Written task
All lines in which the word "slot" occurs are to be extracted.

Provided entries
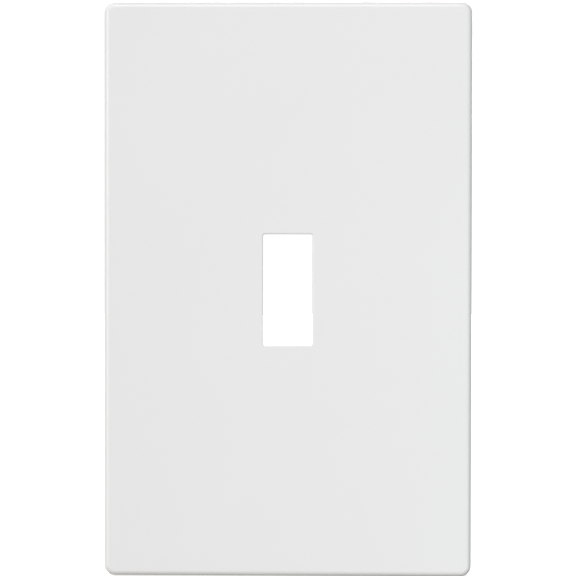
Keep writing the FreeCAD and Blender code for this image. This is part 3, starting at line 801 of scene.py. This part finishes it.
def add_floor():
    """Plain pale floor under the object."""
    level = CAD_BOX[0].z / MM - FLOOR_GAP
    rings = []
    for radius in FLOOR_RADII:
        rings.append([(radius * math.cos(a), radius * math.sin(a), level) for a in full_turn()])
    floor = lofted("floor", rings)
    form = bmesh.new()
    form.from_mesh(floor.data)
    outer_cap = max(form.faces, key=lambda face: face.calc_area())
    bmesh.ops.delete(form, geom=[outer_cap], context="FACES_ONLY")
    for face in form.faces:
        if face.normal.z < 0:
            face.normal_flip()
    form.to_mesh(floor.data)
    form.free()
    nodes = Nodes("floor_white")
    nodes.colours(nodes.noise(12, 3), (0.80, 0.80, 0.80), (0.82, 0.82, 0.82))
    nodes.set(Roughness=0.9, Emission_Color=(1, 1, 1, 1), Emission_Strength=FLOOR_GLOW)
    clear = nodes.tree.nodes.new("ShaderNodeBsdfTransparent")
    mix = nodes.tree.nodes.new("ShaderNodeMixShader")
    links = nodes.tree.links
    links.new(nodes.tree.nodes.new("ShaderNodeNewGeometry").outputs["Backfacing"], mix.inputs["Fac"])
    links.new(nodes.shader.outputs["BSDF"], mix.inputs[1])
    links.new(clear.outputs["BSDF"], mix.inputs[2])
    links.new(mix.outputs["Shader"], nodes.tree.nodes["Material Output"].inputs["Surface"])
    floor.data.materials.append(nodes.material)
    floor.visible_diffuse = False
    floor.visible_glossy = False
    floor.visible_shadow = False


def add_softbox(name, place, size, power, colour):
    """Square area light that faces the object."""
    light = bpy.data.lights.new(name, "AREA")
    light.size = size
    light.energy = power
    light.color = colour
    thing = bpy.data.objects.new(name, light)
    thing.location = place
    thing.rotation_euler = Vector(place).to_track_quat("Z", "Y").to_euler()
    thing.visible_camera = False
    bpy.context.scene.collection.objects.link(thing)


def add_studio():
    """Camera, surround, floor and lights."""
    add_camera()
    add_world()
    add_floor()
    for softbox in SOFTBOXES:
        add_softbox(*softbox)
    bpy.context.scene.view_settings.view_transform = "Standard"


def add_object():
    """Every piece, with its material."""
    gloss, matte = cover_plastic(), plate_plastic()
    shell = cover()
    shell.name = "cover"
    shell.data.materials.append(gloss)
    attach(shell, "cover")
    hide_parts("cover_plate")
    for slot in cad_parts["mounting_plate"].material_slots:
        slot.material = matte
    add_fingers(matte)
    add_screws(screw_steel(), retainer_fibre())


add_studio()
add_object()
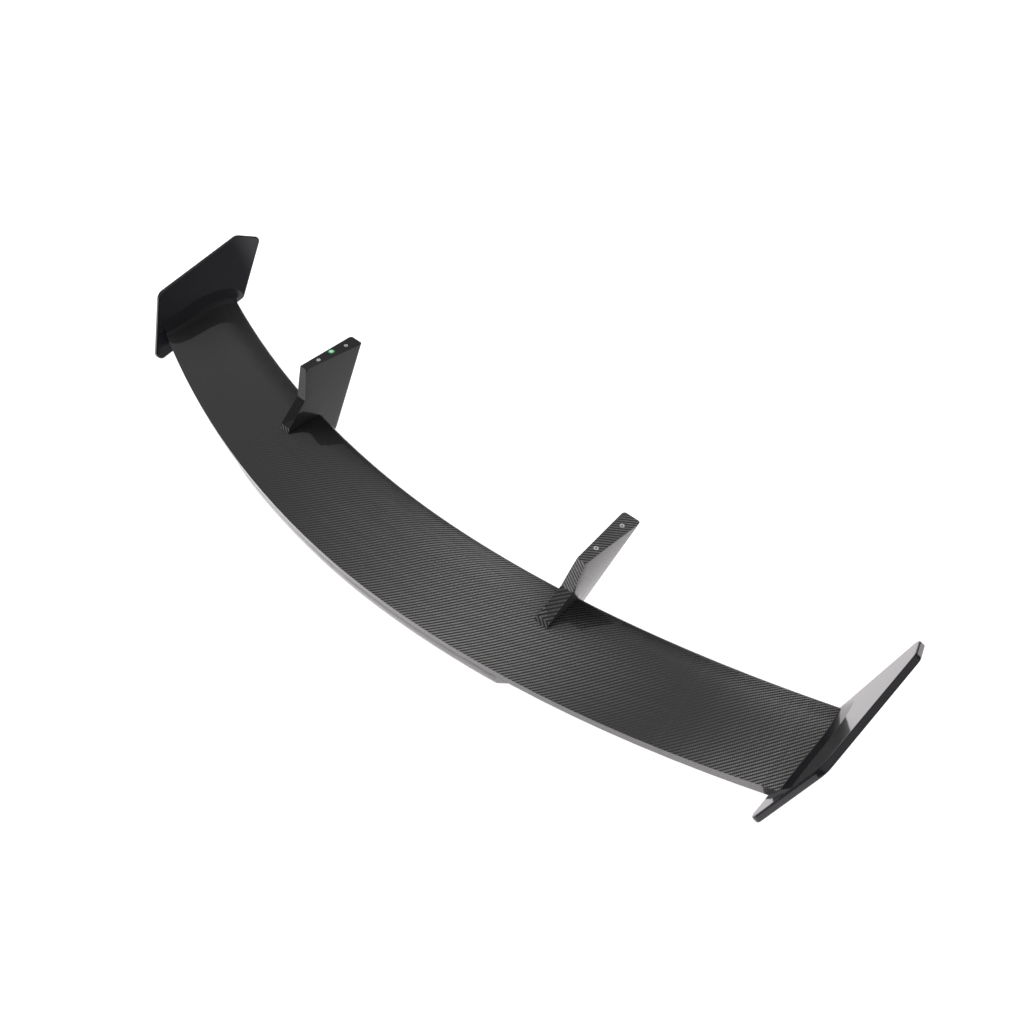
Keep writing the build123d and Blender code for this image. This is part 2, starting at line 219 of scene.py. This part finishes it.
def twill(g, u, v):
    """Return (warp mask, height, per-tow random, fibre streaks) of a 2 x 2 twill."""
    u = g.math("DIVIDE", u, TOW)
    v = g.math("DIVIDE", v, TOW)
    column = g.math("FLOOR", u)
    row = g.math("FLOOR", v)
    across_u = g.math("SUBTRACT", g.math("SUBTRACT", u, column), 0.5)
    across_v = g.math("SUBTRACT", g.math("SUBTRACT", v, row), 0.5)
    warp_at = g.math("ADD", column, g.math("SUBTRACT", v, 1.0))
    weft_at = g.math("ADD", g.math("SUBTRACT", u, 1.0), row)
    warp_rise = g.math("COSINE", g.math("MULTIPLY", warp_at, math.pi / 2))
    weft_wave = g.math("COSINE", g.math("MULTIPLY", weft_at, math.pi / 2))
    weft_rise = g.math("MULTIPLY", weft_wave, -1.0)
    square_u = g.math("MULTIPLY", across_u, across_u)
    square_v = g.math("MULTIPLY", across_v, across_v)
    crown_u = g.math("SUBTRACT", 1.0, g.math("MULTIPLY", square_u, TOW_CROWN))
    crown_v = g.math("SUBTRACT", 1.0, g.math("MULTIPLY", square_v, TOW_CROWN))
    warp_high = g.math("ADD", warp_rise, g.math("MULTIPLY", crown_u, 0.9))
    weft_high = g.math("ADD", weft_rise, g.math("MULTIPLY", crown_v, 0.9))
    mask = g.math("GREATER_THAN", warp_high, weft_high)
    height = g.math("MAXIMUM", warp_high, weft_high)
    warp_id = g.math("MULTIPLY", mask, column)
    weft_id = g.math("MULTIPLY", g.math("SUBTRACT", 1.0, mask), row)
    tow_id = g.node("CombineXYZ", {0: warp_id, 1: weft_id, 2: mask}).outputs[0]
    draw = g.node("TexWhiteNoise", {"Vector": tow_id}, noise_dimensions="3D")
    chance = draw.outputs["Value"]
    place = g.node("CombineXYZ", {0: u, 1: v}).outputs[0]
    warp_fibre = g.vector("MULTIPLY", place, (FIBRES_ACROSS, FIBRES_ALONG, 0.0))
    weft_fibre = g.vector("MULTIPLY", place, (FIBRES_ALONG, FIBRES_ACROSS, 0.0))
    fibres = g.node("Mix", {0: mask, 4: weft_fibre, 5: warp_fibre}, data_type="VECTOR")
    streaks = g.noise(fibres.outputs[1], 1.0, 2.0, 0.6)
    return mask, height, chance, streaks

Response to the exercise
    for slot in cad_parts["mounting_plate"].material_slots:
        slot.material = matte